Instructions for the task - Give the data below again, word for word.
----- Data for the task -----
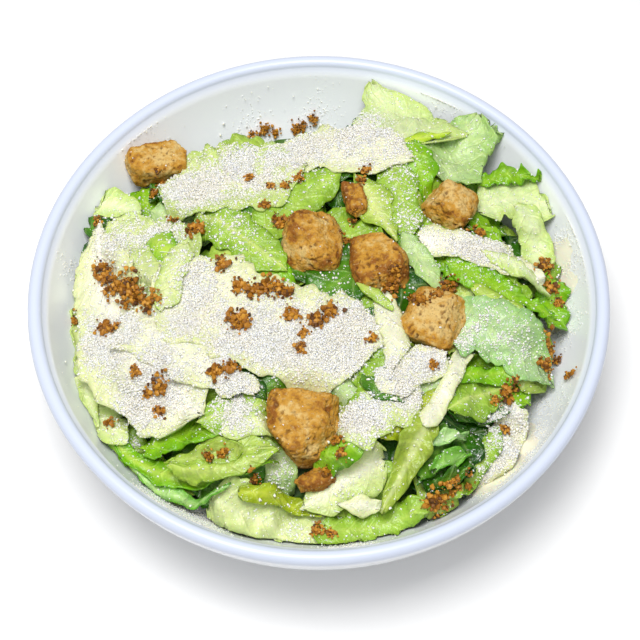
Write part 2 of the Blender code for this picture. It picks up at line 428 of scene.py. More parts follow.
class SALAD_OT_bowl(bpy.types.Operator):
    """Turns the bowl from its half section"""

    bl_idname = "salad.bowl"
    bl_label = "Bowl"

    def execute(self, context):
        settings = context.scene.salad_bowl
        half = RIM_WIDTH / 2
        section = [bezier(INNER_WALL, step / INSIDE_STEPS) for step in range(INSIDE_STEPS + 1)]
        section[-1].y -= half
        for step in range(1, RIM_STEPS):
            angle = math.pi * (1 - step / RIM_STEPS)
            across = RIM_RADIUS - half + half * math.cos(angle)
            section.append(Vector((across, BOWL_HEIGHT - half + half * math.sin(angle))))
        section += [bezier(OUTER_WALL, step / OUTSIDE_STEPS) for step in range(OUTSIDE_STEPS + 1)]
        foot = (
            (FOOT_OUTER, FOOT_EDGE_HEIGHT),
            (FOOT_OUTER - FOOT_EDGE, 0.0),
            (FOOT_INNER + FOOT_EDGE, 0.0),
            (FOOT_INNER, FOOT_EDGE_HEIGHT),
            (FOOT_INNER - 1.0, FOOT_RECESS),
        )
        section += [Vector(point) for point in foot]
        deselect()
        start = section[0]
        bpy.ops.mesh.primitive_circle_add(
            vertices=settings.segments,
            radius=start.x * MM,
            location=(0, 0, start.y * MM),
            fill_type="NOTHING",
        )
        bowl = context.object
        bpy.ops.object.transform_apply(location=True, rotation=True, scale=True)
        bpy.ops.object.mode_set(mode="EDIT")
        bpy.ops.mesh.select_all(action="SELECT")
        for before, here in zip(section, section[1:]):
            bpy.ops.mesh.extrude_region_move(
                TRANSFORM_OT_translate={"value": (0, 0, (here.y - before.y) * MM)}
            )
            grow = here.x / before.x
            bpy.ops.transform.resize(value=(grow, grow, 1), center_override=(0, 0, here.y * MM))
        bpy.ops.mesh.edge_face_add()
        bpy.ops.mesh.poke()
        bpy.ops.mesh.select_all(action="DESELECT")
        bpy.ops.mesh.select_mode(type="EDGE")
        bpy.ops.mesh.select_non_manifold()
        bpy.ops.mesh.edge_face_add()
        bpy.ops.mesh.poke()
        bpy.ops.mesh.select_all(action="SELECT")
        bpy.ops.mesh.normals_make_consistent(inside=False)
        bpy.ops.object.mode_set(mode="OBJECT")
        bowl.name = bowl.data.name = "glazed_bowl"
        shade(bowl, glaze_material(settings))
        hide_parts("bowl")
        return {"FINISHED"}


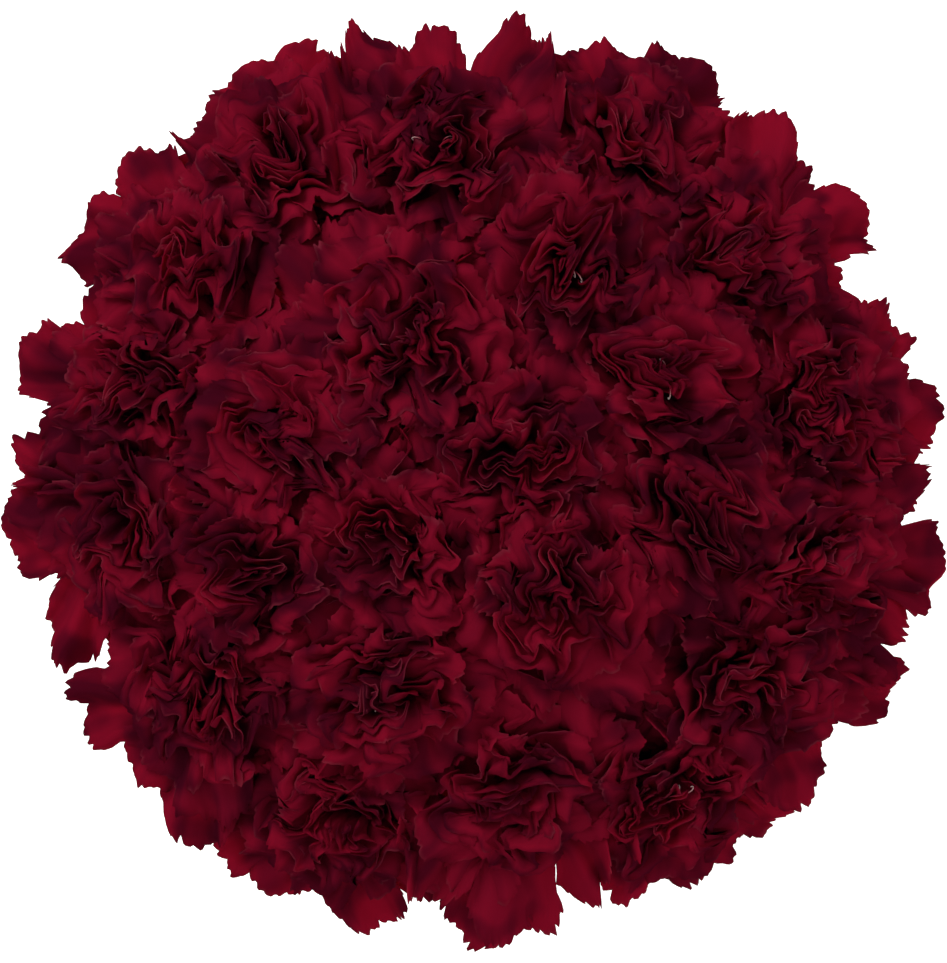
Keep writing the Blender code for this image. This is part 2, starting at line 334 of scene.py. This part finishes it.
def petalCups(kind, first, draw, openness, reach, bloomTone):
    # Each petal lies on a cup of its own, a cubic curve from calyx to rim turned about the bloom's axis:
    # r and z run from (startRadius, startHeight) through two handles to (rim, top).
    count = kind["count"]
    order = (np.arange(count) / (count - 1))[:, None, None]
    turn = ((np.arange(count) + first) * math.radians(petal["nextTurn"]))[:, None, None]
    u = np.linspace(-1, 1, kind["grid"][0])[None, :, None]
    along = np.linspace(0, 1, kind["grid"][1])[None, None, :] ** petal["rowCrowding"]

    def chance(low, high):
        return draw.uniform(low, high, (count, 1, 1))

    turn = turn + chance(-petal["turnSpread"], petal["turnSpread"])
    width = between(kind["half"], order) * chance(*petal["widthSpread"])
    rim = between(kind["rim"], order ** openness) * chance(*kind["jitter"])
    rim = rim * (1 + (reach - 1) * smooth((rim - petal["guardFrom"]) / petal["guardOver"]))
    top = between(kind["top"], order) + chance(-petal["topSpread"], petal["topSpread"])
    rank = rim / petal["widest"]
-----
Solution to the exercise -
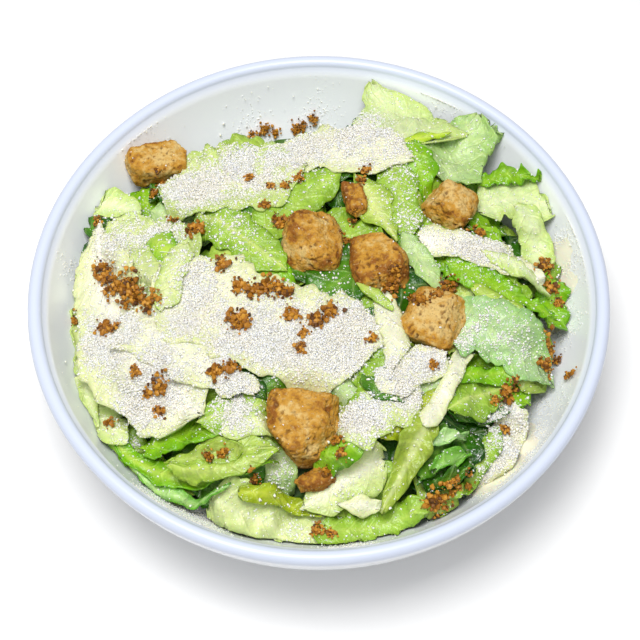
Write part 2 of the Blender code for this picture. It picks up at line 428 of scene.py. More parts follow.
class SALAD_OT_bowl(bpy.types.Operator):
    """Turns the bowl from its half section"""

    bl_idname = "salad.bowl"
    bl_label = "Bowl"

    def execute(self, context):
        settings = context.scene.salad_bowl
        half = RIM_WIDTH / 2
        section = [bezier(INNER_WALL, step / INSIDE_STEPS) for step in range(INSIDE_STEPS + 1)]
        section[-1].y -= half
        for step in range(1, RIM_STEPS):
            angle = math.pi * (1 - step / RIM_STEPS)
            across = RIM_RADIUS - half + half * math.cos(angle)
            section.append(Vector((across, BOWL_HEIGHT - half + half * math.sin(angle))))
        section += [bezier(OUTER_WALL, step / OUTSIDE_STEPS) for step in range(OUTSIDE_STEPS + 1)]
        foot = (
            (FOOT_OUTER, FOOT_EDGE_HEIGHT),
            (FOOT_OUTER - FOOT_EDGE, 0.0),
            (FOOT_INNER + FOOT_EDGE, 0.0),
            (FOOT_INNER, FOOT_EDGE_HEIGHT),
            (FOOT_INNER - 1.0, FOOT_RECESS),
        )
        section += [Vector(point) for point in foot]
        deselect()
        start = section[0]
        bpy.ops.mesh.primitive_circle_add(
            vertices=settings.segments,
            radius=start.x * MM,
            location=(0, 0, start.y * MM),
            fill_type="NOTHING",
        )
        bowl = context.object
        bpy.ops.object.transform_apply(location=True, rotation=True, scale=True)
        bpy.ops.object.mode_set(mode="EDIT")
        bpy.ops.mesh.select_all(action="SELECT")
        for before, here in zip(section, section[1:]):
            bpy.ops.mesh.extrude_region_move(
                TRANSFORM_OT_translate={"value": (0, 0, (here.y - before.y) * MM)}
            )
            grow = here.x / before.x
            bpy.ops.transform.resize(value=(grow, grow, 1), center_override=(0, 0, here.y * MM))
        bpy.ops.mesh.edge_face_add()
        bpy.ops.mesh.poke()
        bpy.ops.mesh.select_all(action="DESELECT")
        bpy.ops.mesh.select_mode(type="EDGE")
        bpy.ops.mesh.select_non_manifold()
        bpy.ops.mesh.edge_face_add()
        bpy.ops.mesh.poke()
        bpy.ops.mesh.select_all(action="SELECT")
        bpy.ops.mesh.normals_make_consistent(inside=False)
        bpy.ops.object.mode_set(mode="OBJECT")
        bowl.name = bowl.data.name = "glazed_bowl"
        shade(bowl, glaze_material(settings))
        hide_parts("bowl")
        return {"FINISHED"}


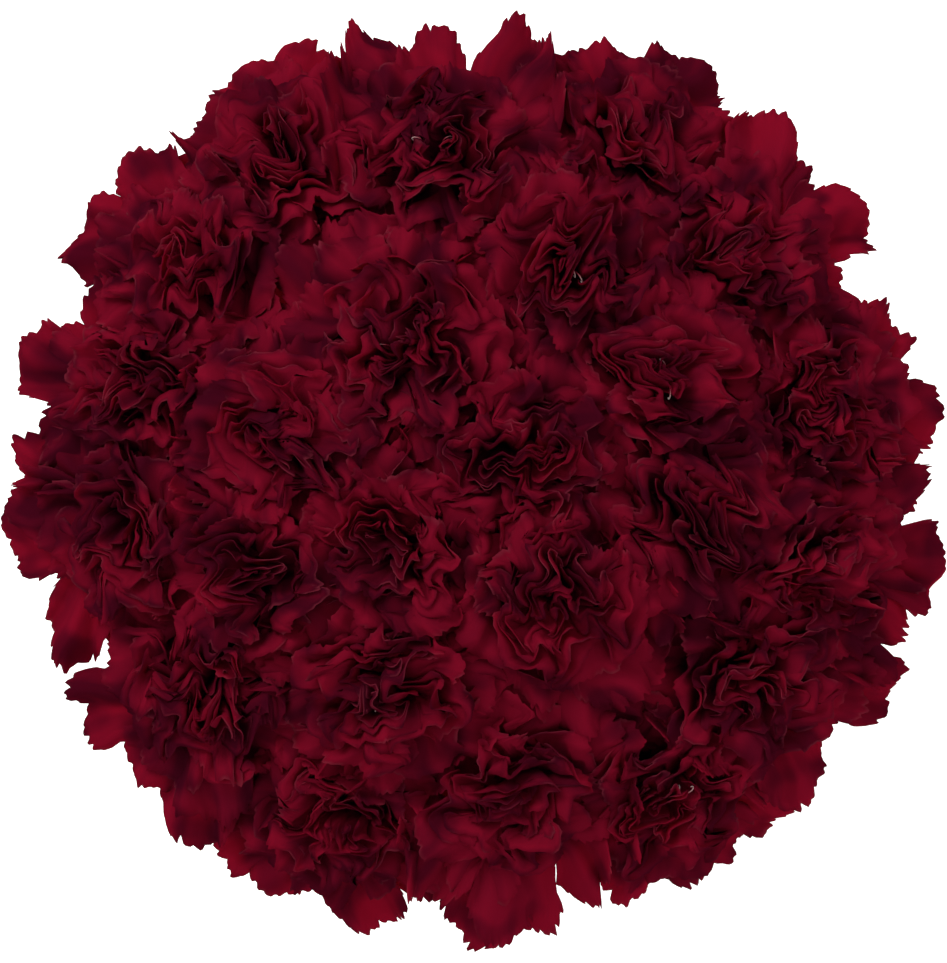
Keep writing the Blender code for this image. This is part 2, starting at line 334 of scene.py. This part finishes it.
def petalCups(kind, first, draw, openness, reach, bloomTone):
    # Each petal lies on a cup of its own, a cubic curve from calyx to rim turned about the bloom's axis:
    # r and z run from (startRadius, startHeight) through two handles to (rim, top).
    count = kind["count"]
    order = (np.arange(count) / (count - 1))[:, None, None]
    turn = ((np.arange(count) + first) * math.radians(petal["nextTurn"]))[:, None, None]
    u = np.linspace(-1, 1, kind["grid"][0])[None, :, None]
    along = np.linspace(0, 1, kind["grid"][1])[None, None, :] ** petal["rowCrowding"]

    def chance(low, high):
        return draw.uniform(low, high, (count, 1, 1))

    turn = turn + chance(-petal["turnSpread"], petal["turnSpread"])
    width = between(kind["half"], order) * chance(*petal["widthSpread"])
    rim = between(kind["rim"], order ** openness) * chance(*kind["jitter"])
    rim = rim * (1 + (reach - 1) * smooth((rim - petal["guardFrom"]) / petal["guardOver"]))
    top = between(kind["top"], order) + chance(-petal["topSpread"], petal["topSpread"])
    rank = rim / petal["widest"]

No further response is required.